Die superhelle Scheibe K (das Gegenstück zur von dir gefragten Weitwinkelscheibe J) habe ich auch, sie ist für Makros und Teles über 300mm geeignet und gibt auch ein erstaunliches Sucherbild aber sie ist (wie die J) eine Vollmattscheibe ohne Einstellhilfen.
Ums kurz zu machen: In der Praxis sind nach meiner Meinung die Kreuzschnittkeilscheibe "L" und auch die neue Schnittbildscheibe "B" das beste Instrument, wenn unterschiedliche Motive vor wechselnde Linsen kommen. Denn das Scheibenwechseln im laufenden Betrieb kann riskant sein. Letztlich ist es eine persönliche Entscheidung. Die Standrdscheibe E ist eine gute Kombination mit herkömmlichem Schnittbild und herkömmlichem Mirkroprismenring, aber auch schon schön hell.

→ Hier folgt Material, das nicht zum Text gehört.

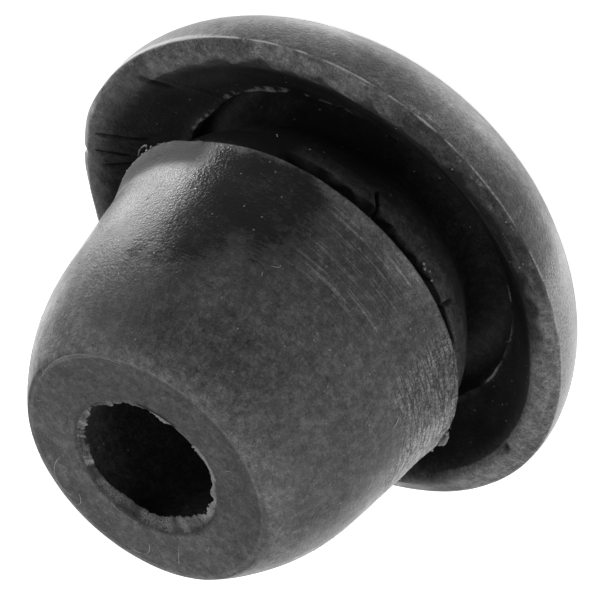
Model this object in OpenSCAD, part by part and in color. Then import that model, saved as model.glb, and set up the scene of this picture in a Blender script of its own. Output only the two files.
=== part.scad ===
// Rubber grommet with a domed mushroom head, moulded in one piece.
// It stands on its head: the crown is at z = 0 and the nose points up (+Z).
// All sizes are in millimetres.

/* [Head] */
// Largest diameter of the domed head
head_d = 24; // [23:0.5:26]
// Height of the dome, from the seat at its crown to its widest ring
dome_h = 5.9; // [5.5:0.1:6.3]
// Radius of the flat seat round the hole in the crown
seat_r = 4.3; // [4.1:0.1:4.8]
// Width of the sloping land that runs round the rim
land_w = 1; // [0.8:0.1:1.2]
// Rise of the land from the rim's crease to its inner edge
land_rise = 0.55; // [0.4:0.05:0.7]
// Height of the rim's crease above the widest ring
crease_rise = 0.35; // [0.2:0.05:0.5]

/* [Hollow under the head] */
// Radius of the ring where the sloping bowl ends
ring_r = 8.45; // [8.2:0.05:8.6]
// Depth of that ring below the crease of the rim
ring_depth = 1.65; // [1.4:0.05:1.9]
// Depth of the undercut groove below the ring
groove_depth = 1.1; // [0.8:0.1:1.4]

/* [Neck] */
// Radius of the straight neck that a panel's hole sits on
neck_r = 7.9; // [7.6:0.1:8]
// Length of the straight part of the neck
neck_len = 1.8; // [1.4:0.1:2]
// Radius of the neck at the bottom of the undercut
neck_root_r = 6.3; // [6:0.1:6.8]

/* [Body] */
// Height from the crease of the rim up to the nose face
body_h = 13.9; // [13.5:0.1:14.5]
// Radius of the sharp lip at the foot of the body
lip_r = 8.7; // [8.6:0.05:8.9]
// Height of the lip's edge above the crease of the rim
lip_rise = 2.95; // [2.8:0.05:3.1]
// Radius of the body where its rounded shoulder ends
shoulder_r = 8.05; // [7.9:0.05:8.2]
// Radius of the flat face at the nose
nose_r = 5.95; // [5.7:0.05:6.2]
// Slope of the shoulder where it meets the nose face, in degrees from the axis
nose_slope = 38; // [34:1:42]
// Draft of the body above the lip, in degrees from the axis
draft = 6; // [4:0.5:7]

/* [Bore] */
// Diameter of the hole that runs from the nose to the crown
bore_d = 7; // [6.4:0.1:7.2]
// How far the torn web at the nose reaches into the hole
web_w = 0.25; // [0.15:0.05:0.35]
// Thickness of the torn web at the wall of the hole
web_t = 0.2; // [0.15:0.05:0.3]
// How far the web's torn edge is sunk below the nose face
web_drop = 0.25; // [0.15:0.05:0.35]
// Number of notches torn out of the web's edge
notch_count = 17; // [9:1:25]

/* [Damage] */
// Depth of the tear behind the lip
tear_depth = 0.9; // [0.5:0.1:1.2]
// Height of the open mouth of the tear, below the lip
tear_gap = 1.1; // [0.9:0.05:1.2]
// Width of the split that runs from the tear down the neck
split_w = 0.2; // [0.1:0.05:0.3]
// How much the flat spot takes off the head's radius
flat_depth = 0.2; // [0.1:0.05:0.3]
// Radius of the nick at the end of the flat spot
nick_r = 0.3; // [0.2:0.05:0.4]
// Width of the radial cracks in the hollow of the head
crack_w = 0.1; // [0.06:0.02:0.14]
// Depth of those cracks
crack_depth = 0.15; // [0.1:0.05:0.2]

/* [Hidden] */
rubber = [0.13, 0.13, 0.135];
arc_steps = 20;
overlap = 0.2;

// The dome is half of an ellipse whose tip is cut off level by the seat
head_r = head_d / 2;
seat_share = sqrt(1 - pow(seat_r / head_r, 2));
dome_axis = dome_h / seat_share;
bore_r = bore_d / 2;

// Heights of the main rings above the crown
belly_z = dome_h;
crease_z = belly_z + crease_rise;
land_z = crease_z + land_rise;
ring_z = crease_z - ring_depth;
lip_z = crease_z + lip_rise;
nose_z = crease_z + body_h;

// Radii worked out from the ones above
crease_r = head_r * sqrt(1 - pow(crease_rise / dome_axis, 2));
land_r = crease_r - land_w;

// The shoulder is a round arc, from the nose's slope to the body's draft
shoulder_arc_r = (shoulder_r - nose_r) / (cos(draft) - cos(nose_slope));
shoulder_z = nose_z - shoulder_arc_r * (sin(nose_slope) - sin(draft));
shoulder_centre = [shoulder_r - shoulder_arc_r * cos(draft), shoulder_z - shoulder_arc_r * sin(draft)];

// Lip: a short flare leaves the drafted body, and its underside runs back to the neck
flare_h = 2.4;
flare_r = shoulder_r + (shoulder_z - lip_z - flare_h) * tan(draft);
lip_under = 0.12;

// Where the damage lies, in degrees about the axis from +X
tear_from = -135;
tear_to = -61;
split_at = -90;
flat_at = 40;
nick_at = 26.5;
cracks_at = [17, 22, 26];

// Points of a round arc about a centre, from angle a to angle b
function arc(centre, r, a, b) =
    [for (i = [0 : arc_steps]) centre + r * [cos(a + (b - a) * i / arc_steps), sin(a + (b - a) * i / arc_steps)]];

// Outside of the dome, from the seat up to the crease of the rim
function dome_points() =
    let (a = -acos(seat_r / head_r), b = asin(crease_rise / dome_axis))
    [for (i = [0 : arc_steps])
        let (t = a + (b - a) * i / arc_steps)
        [head_r * cos(t), belly_z + dome_axis * sin(t)]];

// A smooth curve between two points, drawn out towards a third
function bend(p, pull, q) =
    [for (i = [0 : arc_steps])
        let (t = i / arc_steps)
        pow(1 - t, 2) * p + 2 * t * (1 - t) * pull + pow(t, 2) * q];

// Underside of the head: the land, its rounded inner edge, and the hollow bowl down to the ring
function bowl_points() =
    concat(
        bend([land_r + 0.3, land_z - 0.16], [land_r, land_z + 0.02], [land_r - 0.3, land_z - 0.22]),
        bend([land_r - 0.35, land_z - 0.27], [ring_r + 1, ring_z + 0.75], [ring_r, ring_z]));

// The undercut groove and the neck, up to the straight part that a panel sits on
function neck_points() =
    let (floor_z = ring_z - groove_depth, floor_r = (ring_r + neck_root_r) / 2)
    concat(
        bend([ring_r - 0.1, ring_z - 0.1], [ring_r - 0.2, floor_z], [floor_r, floor_z]),
        bend([floor_r - 0.1, floor_z], [neck_root_r, floor_z], [neck_root_r, ring_z + 0.2]),
        bend([neck_root_r, ring_z + 0.4], [neck_r - 0.2, lip_z - neck_len - 0.6], [neck_r, lip_z - neck_len]));

// The flare above the lip, as a hollow curve into the drafted body
function flare_points() =
    bend([lip_r, lip_z], [flare_r + 0.08, lip_z + 0.45 * flare_h], [flare_r, lip_z + flare_h]);

// Half section of the whole moulding
module section() {
    polygon(concat(
        [[bore_r, 0]],
        dome_points(),
        bowl_points(),
        neck_points(),
        [[neck_r, lip_z - lip_under]],
        flare_points(),
        arc(shoulder_centre, shoulder_arc_r, draft, nose_slope),
        [[bore_r, nose_z]]));
}

// Remains of the web that closed the hole's mouth when it was moulded: a thin sunken ring, torn out in notches
module torn_web() {
    edge_r = bore_r - web_w;
    edge_z = nose_z - web_drop;
    difference() {
        rotate_extrude($fn = 96)
            polygon([
                [bore_r + overlap, nose_z - web_t],
                [bore_r, nose_z],
                [edge_r, edge_z],
                [edge_r, edge_z - web_t / 3],
                [bore_r, edge_z - web_t],
                [bore_r + overlap, edge_z - web_t]]);
        for (i = [0 : notch_count - 1])
            rotate([0, 0, 360 * i / notch_count + 8 * sin(97 * i)])
                translate([edge_r, 0, edge_z - web_t - overlap])
                    cylinder(r = web_w * (0.35 + 0.3 * abs(sin(53 * i))), h = web_drop + web_t + 2 * overlap, $fn = 24);
    }
}

// Tear that opens behind the lip along part of its round, as a pocket that narrows inwards
module tear() {
    top_z = lip_z - lip_under;
    rotate([0, 0, tear_from])
        rotate_extrude(angle = tear_to - tear_from, $fn = 96)
            polygon([
                [neck_r - tear_depth, top_z - 0.2 * tear_gap],
                [neck_r - 0.8 * tear_depth, top_z - 0.6 * tear_gap],
                [neck_r + overlap, top_z - tear_gap],
                [neck_r + overlap, top_z]]);
}

// Short split that runs from the tear down the neck
module split() {
    rotate([0, 0, split_at])
        translate([neck_r, 0, lip_z - neck_len])
            rotate([0, 0, 45])
                cube([split_w, split_w, neck_len], center = true);
}

// Flat spot worn into the widest part of the head
module flat_spot() {
    rotate([0, 0, flat_at])
        translate([head_r - flat_depth, -head_r, 0])
            cube([head_r, head_d, land_z]);
}

// Narrow cracks that run in from the rim down the slope of the hollow
module bowl_cracks() {
    slope = atan2(land_z - ring_z, land_r - ring_r);
    for (at = cracks_at)
        rotate([0, 0, at])
            translate([land_r, 0, land_z - crack_depth])
                rotate([0, -slope, 0])
                    translate([-1.6, 0, 0])
                        cube([2.4, crack_w, 2 * crack_depth], center = true);
}

// Nick in the rim's crease at the end of the flat spot
module nick() {
    rotate([0, 0, nick_at])
        translate([head_r, 0, crease_z + nick_r / 3])
            sphere(r = nick_r, $fn = 32);
}

module grommet() {
    color(rubber)
        difference() {
            union() {
                rotate_extrude($fn = 96) section();
                torn_web();
            }
            tear();
            split();
            bowl_cracks();
            flat_spot();
            nick();
        }
}

grommet();
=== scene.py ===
"""Looks of the rubber grommet: one moulding of black rubber with its tears, wear, lint and crumbs."""
import math

import bmesh
import bpy
import numpy as np
from mathutils import Matrix, Vector


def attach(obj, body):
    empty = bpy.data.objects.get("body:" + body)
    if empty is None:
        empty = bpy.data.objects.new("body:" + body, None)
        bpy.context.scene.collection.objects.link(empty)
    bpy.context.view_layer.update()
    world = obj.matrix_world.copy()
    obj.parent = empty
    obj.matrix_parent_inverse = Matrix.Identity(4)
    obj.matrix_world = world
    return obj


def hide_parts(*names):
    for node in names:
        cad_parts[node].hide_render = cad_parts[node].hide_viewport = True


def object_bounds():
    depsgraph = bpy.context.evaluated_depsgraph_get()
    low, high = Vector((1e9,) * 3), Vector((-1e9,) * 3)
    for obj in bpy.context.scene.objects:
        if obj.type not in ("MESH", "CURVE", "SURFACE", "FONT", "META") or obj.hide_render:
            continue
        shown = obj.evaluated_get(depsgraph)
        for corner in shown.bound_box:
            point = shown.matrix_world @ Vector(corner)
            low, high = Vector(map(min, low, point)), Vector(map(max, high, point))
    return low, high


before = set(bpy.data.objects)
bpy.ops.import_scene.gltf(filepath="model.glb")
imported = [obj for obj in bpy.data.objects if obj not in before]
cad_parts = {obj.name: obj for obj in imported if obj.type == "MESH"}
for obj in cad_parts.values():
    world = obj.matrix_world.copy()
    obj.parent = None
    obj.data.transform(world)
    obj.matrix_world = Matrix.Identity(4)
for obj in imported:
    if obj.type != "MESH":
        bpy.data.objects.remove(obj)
cad_low, cad_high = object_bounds()
MM = 0.001

# ---- sizes of the moulding, in millimetres
# Head. The belly is its widest ring, and the crease is the edge of its rim.
HEAD_R = (cad_high.y - cad_low.y) / 2 / MM
SEAT_R = 4.3
BELLY_Z = 5.9
CREASE_Z = 6.25
LAND_W = 1.0
LAND_Z = 6.8
# Hollow under the head
RING_R = 8.45
RING_Z = 4.6
GROOVE_DEPTH = 1.1
# Neck
ROOT_R = 6.3
NECK_R = 7.9
NECK_LEN = 1.8
# Lip and body
LIP_R = 8.7
LIP_Z = 9.2
LIP_UNDER = 0.12
FLARE_H = 2.4
SHOULDER_R = 8.05
NOSE_R = 5.95
NOSE_Z = cad_high.z / MM
# Slopes of the body, in degrees from the axis
NOSE_SLOPE = 38
DRAFT = 6
# Hole, and the torn web in its mouth
BORE_R = 3.5
BORE_TOP = 1.2
WEB_THICK = 0.16
# Rounding of sharp edges
EDGE = 0.06

# The head sits a little to the +X side of the nose: how far, and the height that the lean is spread over
LEAN = 0.25
LEAN_SPAN = 13.9

# Points round the axis
COLUMNS = 512

# ---- places of the damage
# Turns are in degrees about the axis, from -Y towards -X: 90 is the -X side and -90 the +X side.
# Cracks in the hollow: turn at the inner end, drift in degrees per mm, first and last mm past the land's edge
CRACKS = [(-107.2, 0.9, 0.1, 2.0), (-113.8, 0.1, 0.2, 1.5), (-117.0, 0.4, 0.7, 1.9)]
# Flat spot on the head, how far from the axis it is, and the nick at its end
FLAT_TURN = -130
FLAT_REACH = 12.12
NICK_TURN = -116.5
# Tear behind the lip. The skin's rows lie close together up to TEAR_ROWS below the lip.
TEAR_TURNS = (-30, 50)
TEAR_DEPTH = 1.3
TEAR_GAP = 1.12
TEAR_ROWS = 0.85
# Splits down the neck: turn, drift in degrees per mm, depth, how far below the lip they end
SPLITS = [(1, -5.5, 0.45, 2.0), (38, 2.0, 0.3, 1.5)]
# Cracks along the lip: mm above it, width, depth
LIP_CRACKS = [(0.42, 0.05, 0.030), (0.85, 0.045, 0.024), (1.25, 0.05, 0.018), (1.6, 0.05, 0.012)]
# Lobes of the torn web in the mouth: turn of the middle, spread in degrees, reach into the hole, depth
WEB_LOBES = [
    (160, 26, 0.36, 0.16),
    (118, 28, 0.56, 0.14),
    (70, 24, 0.40, 0.08),
    (-16, 6, 0.40, 0.14),
    (-160, 42, 0.24, 0.12),
    (-112, 22, 0.26, 0.08),
    (-58, 25, 0.25, 0.08),
    (30, 13, 0.08, 0.03),
]


# ---- small helpers
def smooth(t):
    """0 below 0, 1 above 1, and a soft step between."""
    t = np.clip(t, 0, 1)
    return t * t * (3 - 2 * t)


def wrapped(turn):
    """The same turn, between -180 and 180 degrees."""
    return (turn + 180) % 360 - 180


def hump(value, spread):
    """1 where the value is 0, falling to 0 on both sides like a bell."""
    return np.exp(-((value / spread) ** 2))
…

Zudem sollte man die richtige Eignung im Kopf haben, auf den Schachteln steht es ja dummerweise nicht drauf, ich hatte mir deshalb eine Mikrotabelle (noch mit Schreibmaschine und Fotokopierverkleinerung) auf das Batteriefach geklebt (Foto).
- Canon - Canon EOS-1D Mark II
- 105.0 mm
- ƒ/9
- 1/20 sec
- Manual exposure
- ISO 320
Wenn in der Praxis keine Probleme bei Auswahl und Handling bestehen, macht die Scheibe J (wie K) schon Sinn im jeweiligen Aufgabengebiet, man hat dann aber Probleme, wenn schnell ein anderer Brennweitenbereich nötig ist und das Sucherbild dann nicht mehr so 100prozentig passt.
Gruß, Thomas
P.S.: Gerade habe ich mir nochmal die Pressemitteilung angesehen, mit der Canon Euro-Photo im Juli 1981 die F-1New ankündigte. Sie kam im September/Oktober 1981 in Deutschland auf den Markt. Wir konnten also vor kurzem auf 30 Jahre F-1New und 40 Jahre F-1 insgesamt anstoßen.